The real \(\lambda _i\) is the radius of the smallest ball, centered in \(\mathbf {0}\), such that it contains i vectors of the lattice \(\mathrm {\Lambda }\) which are linearly independent.

We define \(\rho _s(\mathbf {\mathrm {x}})=\exp (-\pi ||\mathbf {\mathrm {x}}||^2/s^2)\) and \(\rho _s(S)=\sum _{\mathbf {\mathrm {x}} \in S} \rho _s(\mathbf {\mathrm {x}})\) (and similarly for other functions). The discrete Gaussian distribution \(D_{E,s}\) over a set E and of parameter s is such that the probability of \(D_{E,s}(\mathbf {\mathrm {x}})\) of drawing \(\mathbf {\mathrm {x}} \in E\) is equal to \(\rho _s(\mathbf {\mathrm {x}})/\rho _s(E)\).
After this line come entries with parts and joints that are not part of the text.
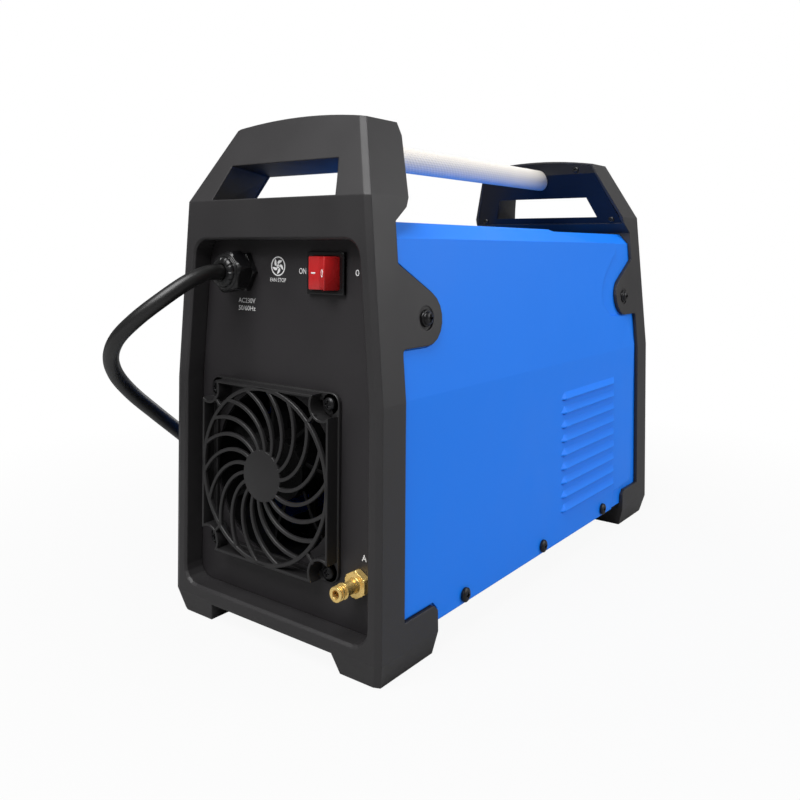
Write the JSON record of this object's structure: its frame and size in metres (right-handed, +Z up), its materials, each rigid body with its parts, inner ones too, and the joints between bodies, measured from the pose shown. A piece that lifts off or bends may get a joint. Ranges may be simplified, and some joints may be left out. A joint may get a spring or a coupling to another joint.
{
  "type": "plasma cutter power unit",
  "caption": "Portable plasma cutter power unit: folded sheet cover between moulded end frames, tube handle, rear fan, rocker switch, mains lead with plug and air inlet.",
  "frame": {"origin": "middle of the footprint of the feet, on the floor", "axes": "+Z up, +Y toward the rear panel with the fan, switch and mains lead, +X toward the side where the lead leaves"},
  "size_m": [0.3514, 0.4949, 0.3445],
  "materials": {
    "end_plastic": "black moulded plastic with a fine satin grain",
    "blue_sheet": "smooth bright blue paint",
    "plain_sheet": "plain zinc-plated sheet",
    "black_sheet": "fine matt black paint",
    "white_tube": "pale finely knurled tube",
    "dark_plastic": "dark plastic with a slight sheen",
    "rocker_red": "red translucent-looking plastic",
    "cord_rubber": "smooth black cable jacket",
    "brass": "turned bright brass",
    "pin_steel": "bright plated pins",
    "display": "smoked display window",
    "lens": "moulded lamp lens",
    "circuit_board": "green laminate",
    "sink_aluminium": "plain extruded metal",
    "can_blue": "sleeved can",
    "ferrite": "dull sintered core",
    "winding": "varnished copper wire",
    "hose": "smooth air hose",
    "screw_black": "blackened steel"
  },
  "bodies": {
    "case": {"rear_frame": "end_plastic", "front_frame": "end_plastic", "rear_handle_plate": "end_plastic", "front_handle_plate": "end_plastic", "handle_tube": "white_tube", "cover": "blue_sheet", "base_tray": "plain_sheet", "rear_panel": "black_sheet", "front_panel": "black_sheet", "fan_frame": "dark_plastic", "fan_guard": "end_plastic", "guard_screw_1": "screw_black", "guard_screw_2": "screw_black", "guard_screw_3": "screw_black", "guard_screw_4": "screw_black", "switch_body": "dark_plastic", "gland_body": "dark_plastic", "gland_nut": "dark_plastic", "gland_locknut": "dark_plastic", "mains_cord": "cord_rubber", "cord_coil": "cord_rubber", "cord_tail": "cord_rubber", "plug_relief": "cord_rubber", "plug_body": "dark_plastic", "plug_pin_left": "pin_steel", "plug_pin_right": "pin_steel", "air_nipple": "brass", "side_screw_left_1": "screw_black", "side_screw_left_2": "screw_black", "side_screw_left_3": "screw_black", "lug_screw_rear_left": "screw_black", "lug_screw_front_left": "screw_black", "side_screw_right_1": "screw_black", "side_screw_right_2": "screw_black", "side_screw_right_3": "screw_black", "lug_screw_rear_right": "screw_black", "lug_screw_front_right": "screw_black", "display_window": "display", "power_lamp": "lens", "fault_lamp": "lens", "torch_socket": "brass", "earth_socket": "dark_plastic", "main_board": "circuit_board", "control_board": "circuit_board", "heatsink_left": "sink_aluminium", "heatsink_right": "sink_aluminium", "power_module_left": "dark_plastic", "power_module_right": "dark_plastic", "capacitor_left": "can_blue", "capacitor_right": "can_blue", "transformer_core": "ferrite", "transformer_winding": "winding", "output_choke": "winding", "solenoid_valve": "sink_aluminium", "air_hose": "hose"},
    "rocker": {"switch_rocker": "rocker_red"},
    "rotor": {"fan_rotor": "dark_plastic"},
    "knob": {"current_knob": "dark_plastic"},
    "left_button": {"button_left": "dark_plastic"},
    "right_button": {"button_right": "dark_plastic"}
  },
  "joints": [
    {"name": "rocker_hinge", "type": "hinge", "parent": "case", "child": "rocker", "pos_m": [-0.037, 0.1982, 0.2415], "axis": [0, 0, 1], "range_deg": [0, 32]},
    {"name": "fan_spin", "type": "hinge", "parent": "case", "child": "rotor", "pos_m": [0.0102, 0.18, 0.1075], "axis": [0, 1, 0], "continuous": true},
    {"name": "knob_turn", "type": "hinge", "parent": "case", "child": "knob", "pos_m": [0, -0.2, 0.15], "axis": [0, 1, 0], "range_deg": [-135, 135]},
    {"name": "left_button_press", "type": "slide", "parent": "case", "child": "left_button", "axis": [0, 1, 0], "range_m": [0, 0.0015], "stiffness_N_per_m": 500, "springref_m": -0.002},
    {"name": "right_button_press", "type": "slide", "parent": "case", "child": "right_button", "axis": [0, 1, 0], "range_m": [0, 0.0015], "stiffness_N_per_m": 500, "springref_m": -0.002}
  ]
}
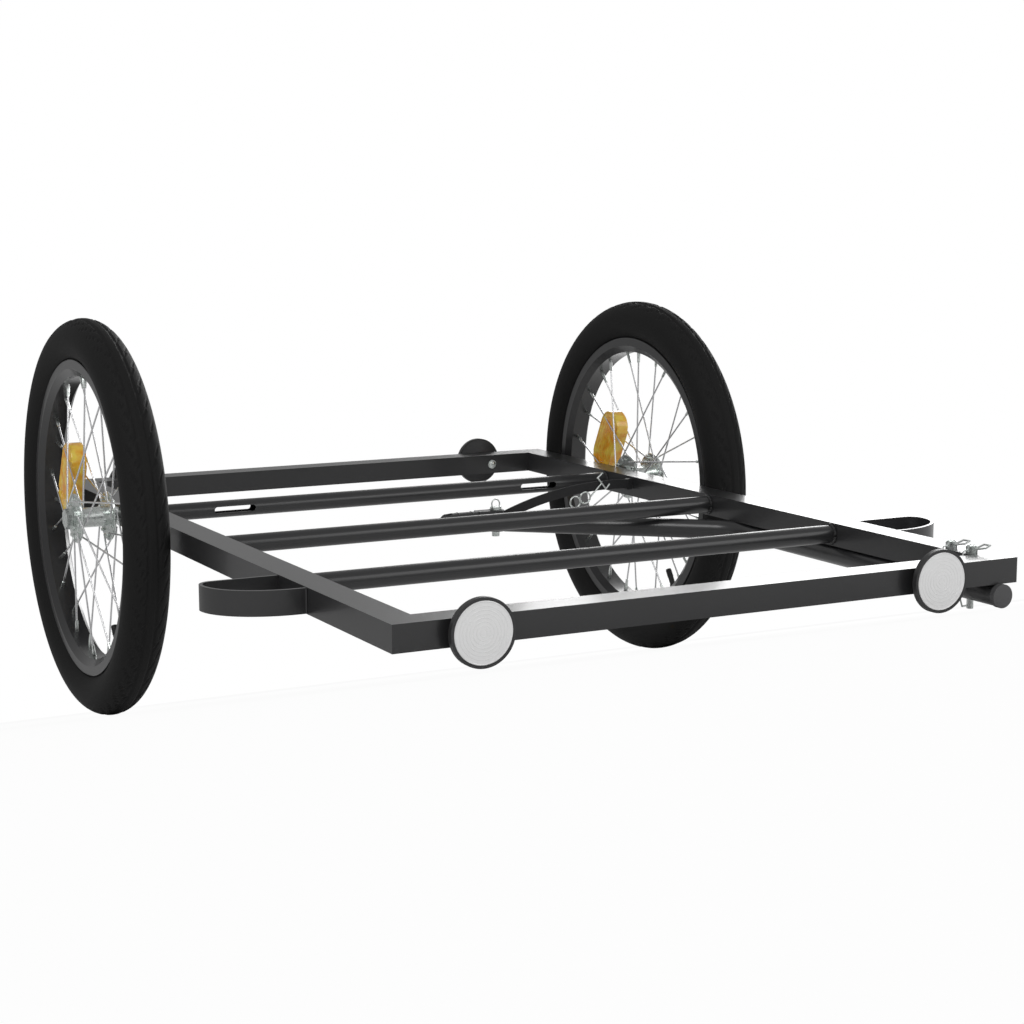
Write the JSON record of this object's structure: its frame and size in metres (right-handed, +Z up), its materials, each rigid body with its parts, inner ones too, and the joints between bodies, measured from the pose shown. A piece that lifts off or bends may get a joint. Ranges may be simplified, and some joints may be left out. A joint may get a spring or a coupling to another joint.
{
  "type": "bicycle cargo trailer",
  "caption": "Flat-bed bicycle cargo trailer: tube frame with round slats, two spoked wheels, side bumper loops, reflectors and a stowed drawbar with a pivoting hitch.",
  "frame": {"origin": "centre of the parked trailer's footprint, on the floor", "axes": "+Y rearward along the trailer, +X to the trailer's left, +Z up; parked nose-down on its wheels and the drawbar's end cap"},
  "size_m": [0.734, 0.8728, 0.4],
  "materials": {
    "black_powder_coat": "satin",
    "rim_paint": "semi-gloss",
    "tyre_rubber": "matt",
    "black_rubber": "matt",
    "black_plastic": "matt",
    "white_lens": "gloss",
    "red_lens": "gloss",
    "amber_lens": "gloss",
    "zinc_steel": "bright zinc",
    "webbing": "matt"
  },
  "bodies": {
    "chassis": {"drawbar_end_cap": "black_plastic", "drawbar_tube": "black_powder_coat", "front_beam": "black_powder_coat", "front_left_reflector_housing": "black_plastic", "front_left_reflector_lens": "white_lens", "front_lock_pin": "zinc_steel", "front_right_reflector_housing": "black_plastic", "front_right_reflector_lens": "white_lens", "front_slat": "black_powder_coat", "hitch_knuckle": "black_powder_coat", "hitch_pin": "zinc_steel", "left_axle": "zinc_steel", "left_bumper_loop": "black_powder_coat", "left_side_rail": "black_powder_coat", "middle_slat": "black_powder_coat", "rear_beam": "black_powder_coat", "rear_left_reflector_housing": "black_plastic", "rear_left_reflector_lens": "red_lens", "rear_lock_pin": "zinc_steel", "rear_right_reflector_housing": "black_plastic", "rear_right_reflector_lens": "red_lens", "rear_slat": "black_powder_coat", "right_axle": "zinc_steel", "right_bumper_loop": "black_powder_coat", "right_side_rail": "black_powder_coat", "safety_strap": "webbing", "snap_hook": "zinc_steel", "strap_links": "zinc_steel"},
    "left_wheel": {"left_tyre": "tyre_rubber", "left_rim": "rim_paint", "left_hub": "zinc_steel", "left_spokes": "zinc_steel", "left_wheel_reflector": "amber_lens", "left_valve_stem": "black_rubber"},
    "right_wheel": {"right_tyre": "tyre_rubber", "right_rim": "rim_paint", "right_hub": "zinc_steel", "right_spokes": "zinc_steel", "right_wheel_reflector": "amber_lens", "right_valve_stem": "black_rubber"},
    "coupler": {"hitch_coupler": "black_plastic"}
  },
  "joints": [
    {"name": "left_wheel_spin", "type": "hinge", "parent": "chassis", "child": "left_wheel", "pos_m": [0.3225, 0.22916, 0.2], "axis": [1, 0, 0], "continuous": true},
    {"name": "right_wheel_spin", "type": "hinge", "parent": "chassis", "child": "right_wheel", "pos_m": [-0.3225, 0.22916, 0.2], "axis": [1, 0, 0], "continuous": true},
    {"name": "hitch_pivot", "type": "hinge", "parent": "chassis", "child": "coupler", "pos_m": [0.079, 0.12515, 0.16414], "axis": [0, -0.2529, 0.9675], "range_deg": [-60, 60]}
  ]
}
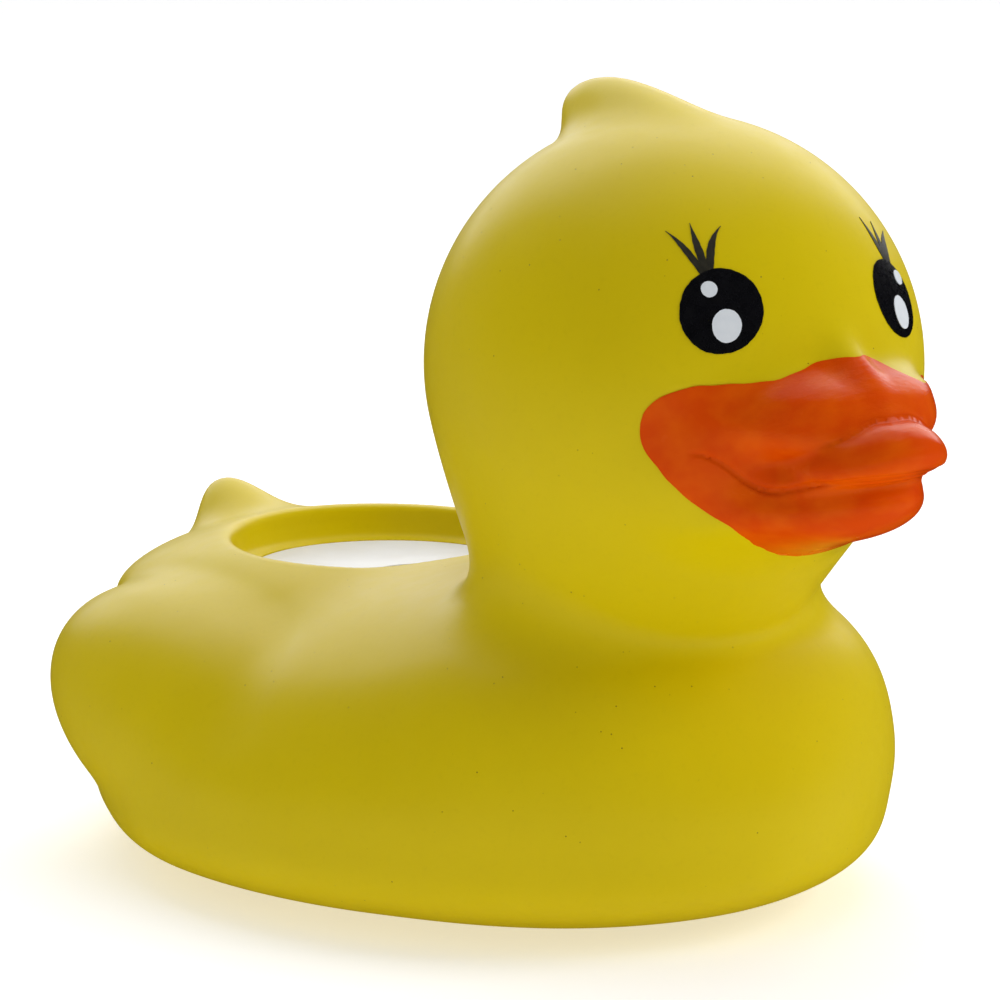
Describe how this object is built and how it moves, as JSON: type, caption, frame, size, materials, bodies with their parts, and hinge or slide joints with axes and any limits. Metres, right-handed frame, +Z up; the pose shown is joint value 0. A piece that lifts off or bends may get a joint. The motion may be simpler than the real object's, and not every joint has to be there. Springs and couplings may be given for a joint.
{
  "type": "floating chlorine dispenser",
  "caption": "Duck-shaped hollow pool float carrying a tablet canister in a well through its back, with a lift-and-turn lid and a turning flow dial under the belly",
  "frame": {"origin": "centre of the footprint of the whole part, on the plane the belly rests on", "axes": "+Z up, the duck faces -Y, its left side is +X; metres"},
  "size_m": [0.211, 0.3231, 0.2326],
  "materials": {
    "yellow_vinyl": "rotationally moulded soft vinyl, satin yellow; bill, eyes and lashes sprayed on the same moulding",
    "plug_vinyl": "soft yellow vinyl plug",
    "white_polypropylene": "white moulded polypropylene, satin",
    "black_rubber": "black moulded rubber",
    "stainless_steel": "turned stainless steel",
    "ballast_steel": "pressed stainless ballast weight"
  },
  "bodies": {
    "float_and_canister": {"duck_float": "yellow_vinyl", "float_vent_plug": "plug_vinyl", "canister": "white_polypropylene", "canister_gasket": "black_rubber", "locking_ring": "white_polypropylene", "ballast_ring": "ballast_steel", "base_grille": "white_polypropylene", "pivot_screw": "stainless_steel", "pivot_washer": "stainless_steel", "grille_screw_1": "stainless_steel", "grille_screw_2": "stainless_steel", "grille_screw_3": "stainless_steel"},
    "lid_seal_ring": {"lid_seal": "black_rubber"},
    "lid_cover": {"lid": "white_polypropylene"},
    "dial": {"flow_dial": "white_polypropylene"}
  },
  "joints": [
    {"name": "lid_lift", "type": "slide", "parent": "float_and_canister", "child": "lid_seal_ring", "axis": [0, 0, 1], "range_m": [0, 0.06]},
    {"name": "lid_turn", "type": "hinge", "parent": "lid_seal_ring", "child": "lid_cover", "pos_m": [0, 0.0667, 0.0724], "axis": [0, 0, 1], "range_deg": [0, 40]},
    {"name": "dial_turn", "type": "hinge", "parent": "float_and_canister", "child": "dial", "pos_m": [0, 0.0667, 0.004], "axis": [0, 0, 1], "range_deg": [0, 30]}
  ]
}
To simplify notation, we will denote by \(D_E\) the distribution \(D_{E,1}\).

Definition 5

The smoothing parameter \(\eta _\epsilon \) of the lattice \(\mathrm {\Lambda }\) is the smallest s such that \(\rho _{1/s}(\mathrm {\Lambda }^*)=1+\epsilon \).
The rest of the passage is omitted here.